Lunch, Snacks, Food and Celebrations

Day to Day Routines

Food and eating habits differ according to cultures. Mealtimes are a very important part of our cultural identity; these traditions form a large part of who we are and should be respected accordingly. The food within the kindergarten will usually represent the ethos and dietary needs and regulations of the country they are in. Understanding the changes in food culture may be difficult for both you and your child.  It is important that you are clear about your child’s dietary requirements before you start at the kindergarten so they can offer a suitable alternative.

It is normal to be concerned about the amount your child is eating. If the kindergarten allows it then you may be able to bring food from home, or a supplement if it seems necessary. It is important that you talk to your child about the mealtimes and what they have eaten. Use pictures of food if necessary to reinforce your home language. This can be a fun activity at home, maybe to cut out and stick the pictures on a card could extend this activity.

• Discuss how your child is eating in the kindergarten with their educators
• Your kindergarten should provide a menu with the snacks and meals for the week. Discuss these in your home language so your child is prepared for the meals as it may look very different to the meals you enjoy at home
• Ensure that the kindergarten has a list of any allergies or foods that your child does not eat for cultural reasons
• Enjoy some of the same meals at home on occasion or use the same ingredients in your own style of cooking
• Suggest an international food event where families can bring a dish from their own culture
• If there is a special cultural celebration, ask if you can participate through cooking a dish with the children or requesting the kindergarten provide a special snack

Routines are vitally important to the health and well-being of your child. They provide consistency, stability, and predictability all of which will encourage your child’s development and health. Cooperation between families and educators at the kindergarten is very important to assess the different needs of the children as they progress through their time at kindergarten. Their needs will change and develop and mature making this an exciting journey for everyone involved.

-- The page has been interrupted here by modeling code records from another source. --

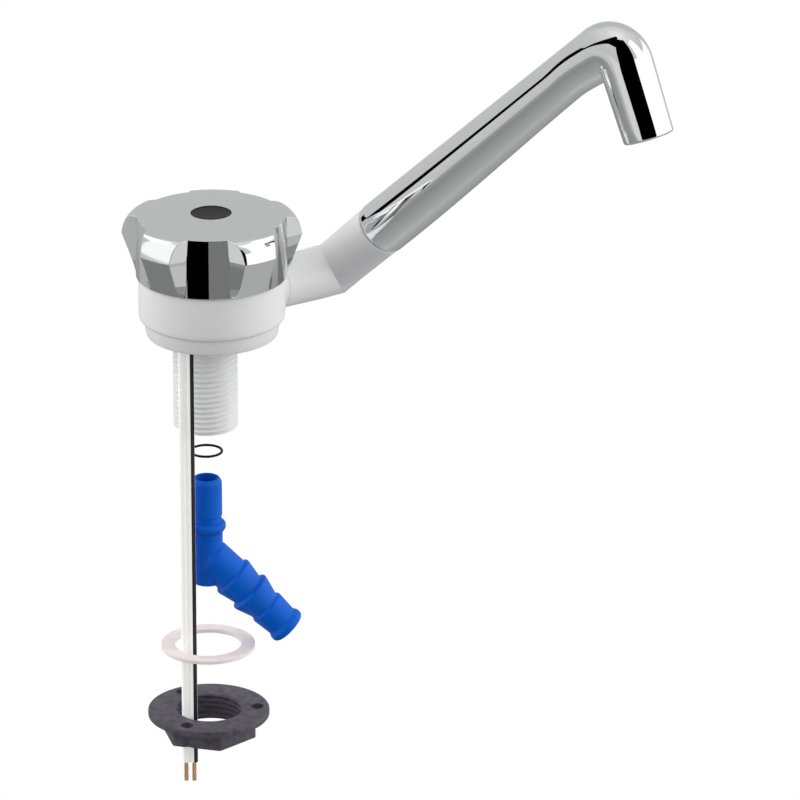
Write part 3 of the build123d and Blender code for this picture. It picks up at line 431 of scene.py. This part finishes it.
# Everything that isn't metal is lit by the sum of four soft lights.
side_strength, side_lean, top_strength, right_strength, even_strength = 1.66, 0.8, 0.5, 0.18, 0.065
side_light = world_math("POWER", world_math("ABSOLUTE", parts_of.outputs["X"]), 2.0)
lean = world_math("MULTIPLY_ADD", parts_of.outputs["Z"], side_lean)
lean.node.inputs[2].default_value = 1.0
side_light = world_math("MULTIPLY", world_math("MULTIPLY", side_light, side_strength), lean)
top_light = world_math("MULTIPLY", world_math("MAXIMUM", parts_of.outputs["Z"], 0.0), top_strength)
right_light = world_math("MULTIPLY", world_math("MAXIMUM", parts_of.outputs["X"], 0.0), right_strength)
soft_light = world_math("ADD", side_light, top_light)
soft_light = world_math("ADD", world_math("ADD", soft_light, right_light), even_strength)
for_metal = add_node(studio, "ShaderNodeMix", data_type="FLOAT")
wires.new(ray.outputs["Is Glossy Ray"], for_metal.inputs["Factor"])
wires.new(soft_light, for_metal.inputs["A"])
wires.new(light, for_metal.inputs["B"])
seen = add_node(studio, "ShaderNodeMix", data_type="FLOAT", B=1.0)
wires.new(ray.outputs["Is Camera Ray"], seen.inputs["Factor"])
wires.new(for_metal.outputs["Result"], seen.inputs["A"])
background = add_node(studio, "ShaderNodeBackground")
world_out = add_node(studio, "ShaderNodeOutputWorld")
wires.new(seen.outputs["Result"], background.inputs["Strength"])
wires.new(background.outputs[0], world_out.inputs["Surface"])
background.inputs["Color"].default_value = (1, 1, 1, 1)
bpy.context.scene.view_settings.view_transform = "Standard"

floor_shape = bmesh.new()
bmesh.ops.create_grid(floor_shape, x_segments=4, y_segments=4, size=3)
bmesh.ops.translate(floor_shape, verts=floor_shape.verts, vec=(0, 0, -0.4))
floor_mesh = bpy.data.meshes.new("floor")
floor_shape.to_mesh(floor_mesh)
floor_shape.free()
floor = bpy.data.objects.new("floor", floor_mesh)
bpy.context.scene.collection.objects.link(floor)
floor_paint = bpy.data.materials.new("floor_paint")
floor_paint.use_nodes = True
floor_nodes = floor_paint.node_tree.nodes
floor_nodes.clear()
glow = add_node(floor_nodes, "ShaderNodeEmission", Strength=1.0)
floor_out = add_node(floor_nodes, "ShaderNodeOutputMaterial")
floor_paint.node_tree.links.new(glow.outputs[0], floor_out.inputs["Surface"])
floor_mesh.materials.append(floor_paint)
floor.visible_diffuse = floor.visible_glossy = floor.visible_transmission = floor.visible_shadow = False


# Foot with its column and threaded tail: one moulding in white plastic. The foot stands on the deck, the column turns
# in the body, and the tail has a slot along its side in which the cable runs down.
white_plastic = finish("white_plastic", (0.86, 0.86, 0.865), 0.42, bump=0.006, shade=0.025, spread=0.08, edge=0.25)


def rounded_corners(shape, corners, reach, segments):
    bmesh.ops.bevel(
        shape,
        geom=corners,
        offset=reach * mm,
        offset_type="OFFSET",
        segments=segments,
        profile=0.5,
        affect="VERTICES",
        material=-1,
    )


def turned(outline, steps=96):
    """A round shape: an outline of (radius, height, rounding of the corner), spun about Z."""
    shape = bmesh.new()
    corners = [shape.verts.new((radius * mm, 0, height * mm)) for radius, height, *_ in outline]
    for first, second in zip(corners, corners[1:] + corners[:1]):
        if first.co.x + second.co.x > 0:
            shape.edges.new((first, second))
    for corner, (_, _, *rounding) in zip(corners, outline):
        if rounding:
            rounded_corners(shape, [corner], rounding[0], 4)
    bmesh.ops.spin(
        shape,
        geom=shape.verts[:] + shape.edges[:],
        cent=(0, 0, 0),
        axis=(0, 0, 1),
        angle=math.tau,
        steps=steps,
        use_merge=True,
    )
    bmesh.ops.remove_doubles(shape, verts=shape.verts, dist=0.0005 * mm)
    bmesh.ops.recalc_face_normals(shape, faces=shape.faces)
    return shape


def moved(shape, matrix):
    bmesh.ops.transform(shape, matrix=matrix, verts=shape.verts)
    return shape


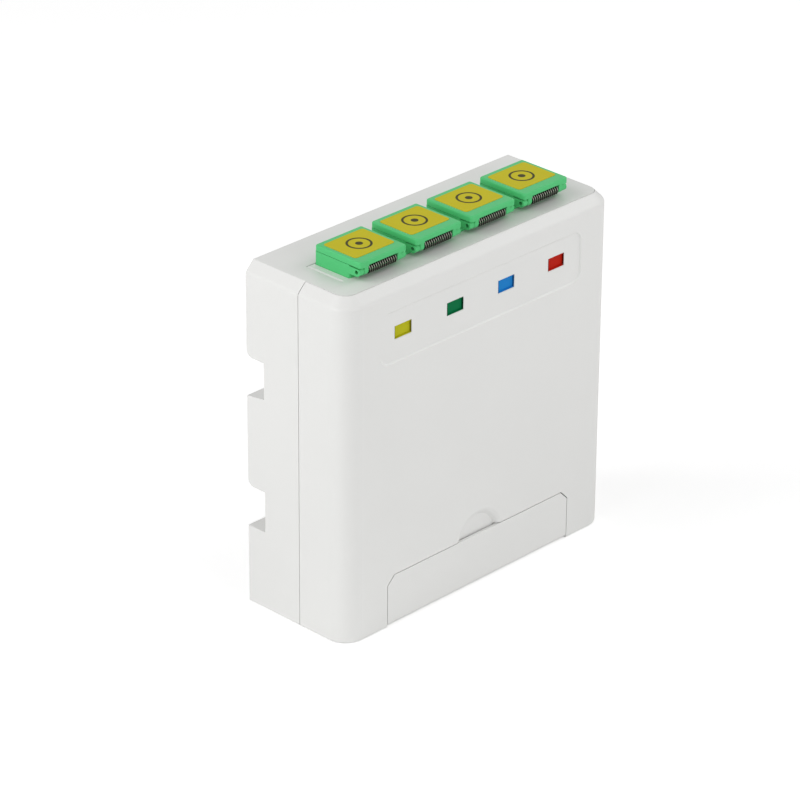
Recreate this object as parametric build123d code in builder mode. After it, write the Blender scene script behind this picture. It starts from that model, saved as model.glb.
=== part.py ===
"""Small fibre distribution box for a 35 mm rail, with four shuttered ports on top.

The origin is the rail seat: mid width, on the plane that the rail's flanges touch, at the rail's centre line.
X runs along the rail, Y points to the wall behind the rail, Z is up.  All sizes are in millimetres.
"""
import os

from build123d import *

# Housing: 73.2 wide, 26.2 deep and 72.0 high
rail_to_top = 37.35
rail_to_base = 34.65
front_depth = 21.6
back_depth = 4.6
parting_depth = 9.2
port_end_room = 7.2
wall = 1.8
top_wall = 2.2
corner_radius = 4.5
edge_chamfer = 2.0
chamfer_softness = 0.9
base_edge_radius = 0.4
seam = 0.08
shadow_gap = 0.15
shadow_gap_depth = 0.35
lip_thickness = 0.8
lip_height = 1.2
ledge_width = 0.8
ledge_height = 1.2

# Rail seat
rail_width = 35.0
rail_play = 0.45
rail_sheet = 1.0
rail_gap = 0.25
upper_slot_height = 7.6
lower_slot_height = 8.6
block_lead_in = 0.6
block_edge_radius = 1.5
hook_height = 1.9
hook_depth = 2.1
hook_width = 10.0
hook_chamfer = 0.5
hook_spacing = 40.0

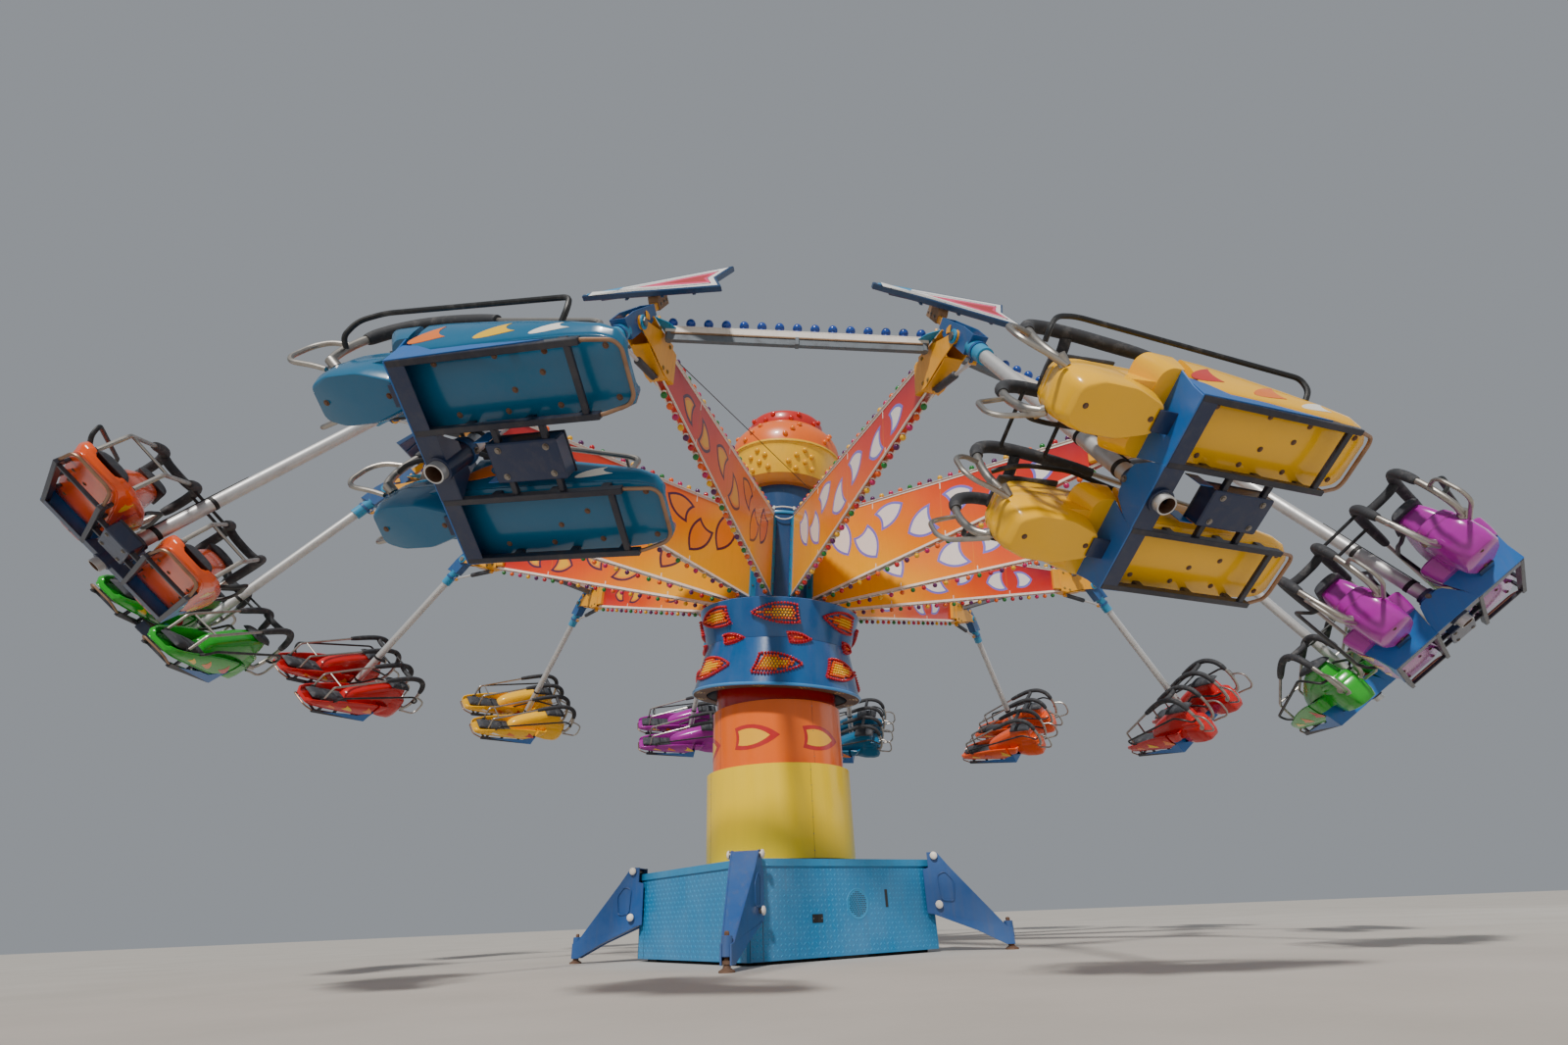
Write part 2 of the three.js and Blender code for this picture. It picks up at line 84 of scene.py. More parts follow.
def pointing(direction):
    """Turns +Z to a direction."""
    return Vector((0, 0, 1)).rotation_difference(Vector(direction)).to_matrix().to_4x4()


def around(r, degrees, z):
    """Spot at a radius, azimuth and height."""
    a = math.radians(degrees)
    return shift(r * math.cos(a), r * math.sin(a), z)


def facing_out(r, degrees, z):
    """The same spot, with +Z turned away from the axis."""
    a = math.radians(degrees)
    return around(r, degrees, z) @ pointing((math.cos(a), math.sin(a), 0))


# Shader groups

def new_group(name, inputs, outputs):
    tree = bpy.data.node_groups.new(name, "ShaderNodeTree")
    for label, kind, value in inputs:
        socket = tree.interface.new_socket(label, in_out="INPUT", socket_type=kind)
        socket.default_value = value
    for label, kind in outputs:
        tree.interface.new_socket(label, in_out="OUTPUT", socket_type=kind)
    tree.nodes.new("NodeGroupInput").name = "in"
    tree.nodes.new("NodeGroupOutput").name = "out"
    return tree


def noise(tree, scale, detail, rough=0.55, stretch=None):
    place = tree.nodes.new("ShaderNodeTexCoord").outputs["Object"]
    if stretch:
        mapping = tree.nodes.new("ShaderNodeMapping")
        mapping.inputs["Scale"].default_value = stretch
        tree.links.new(place, mapping.inputs["Vector"])
        place = mapping.outputs["Vector"]
    node = tree.nodes.new("ShaderNodeTexNoise")
    for key, value in (("Scale", scale), ("Detail", detail), ("Roughness", rough)):
        node.inputs[key].default_value = value
    tree.links.new(place, node.inputs["Vector"])
    return node.outputs["Fac"]


def ramp(tree, value, low, high, out_low=0.0, out_high=1.0):
    node = tree.nodes.new("ShaderNodeMapRange")
    for key, number in (("From Min", low), ("From Max", high), ("To Min", out_low), ("To Max", out_high)):
        node.inputs[key].default_value = number
    tree.links.new(value, node.inputs["Value"])
    return node.outputs["Result"]


def feed(tree, socket, value):
    """Sets a number or colour on a socket, or links another node's output to it."""
    if isinstance(value, (int, float, tuple)):
        socket.default_value = value
    else:
        tree.links.new(value, socket)


def maths(tree, kind, a, b):
    node = tree.nodes.new("ShaderNodeMath")
    node.operation = kind
    for socket, value in zip(node.inputs, (a, b)):
        feed(tree, socket, value)
    return node.outputs["Value"]


def times(tree, a, b):
    return maths(tree, "MULTIPLY", a, b)


def plus(tree, a, b):
    return maths(tree, "ADD", a, b)


def blend_colour(tree, factor, a, b):
    node = tree.nodes.new("ShaderNodeMix")
    node.data_type = "RGBA"
    for key, value in (("Factor", factor), (6, a), (7, b)):
        feed(tree, node.inputs[key], value)
    return node.outputs[2]


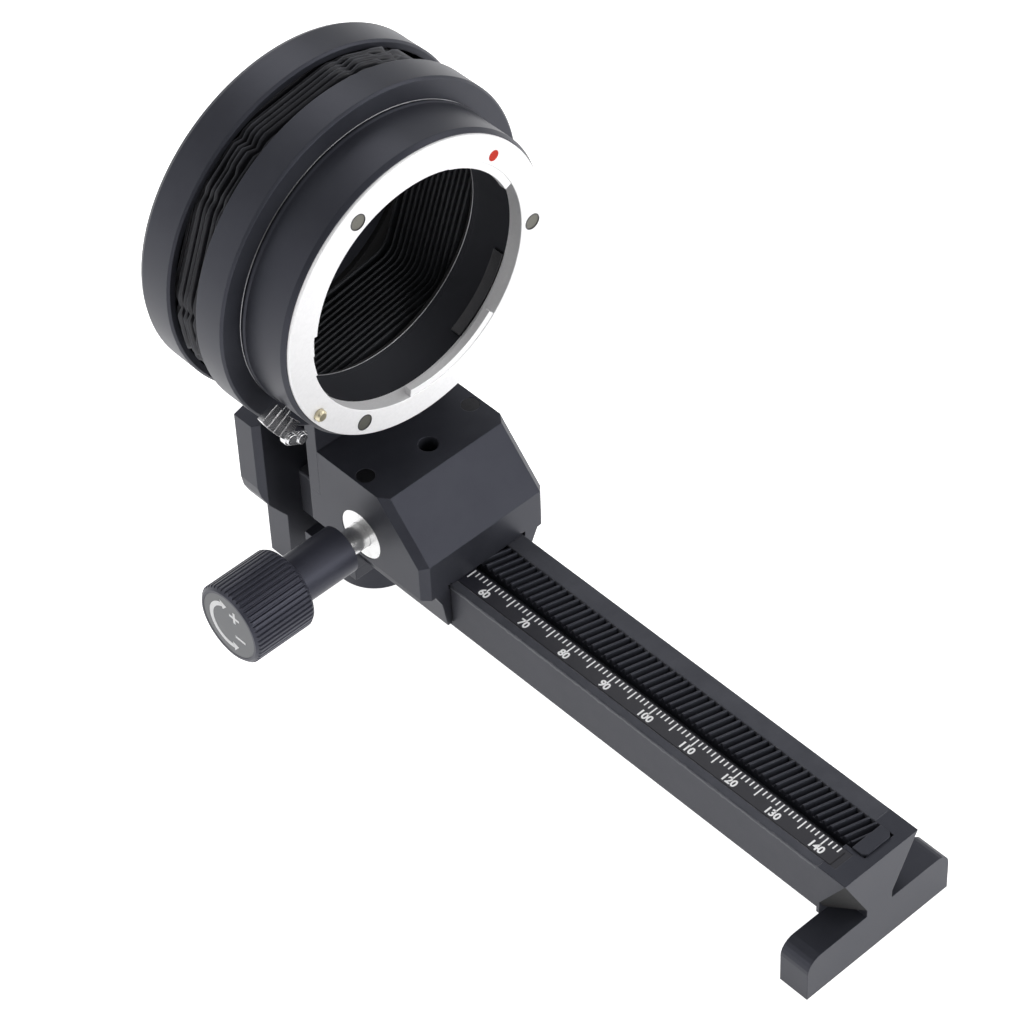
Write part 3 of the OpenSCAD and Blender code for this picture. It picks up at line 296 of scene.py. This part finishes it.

The language development possibilities around routines are immense and will provide a base for multilingual language development. Routines are repetitive in both language and experience and words like toilet, cracker, water and milk will become the building blocks for greater language acquisition. It is important to understand the cultural differences you may face at the kindergarten and be open to adjusting your own expectations and preconceptions. Your child will benefit from this stability encouraging them to feel secure and to investigate this new environment with joy and confidence.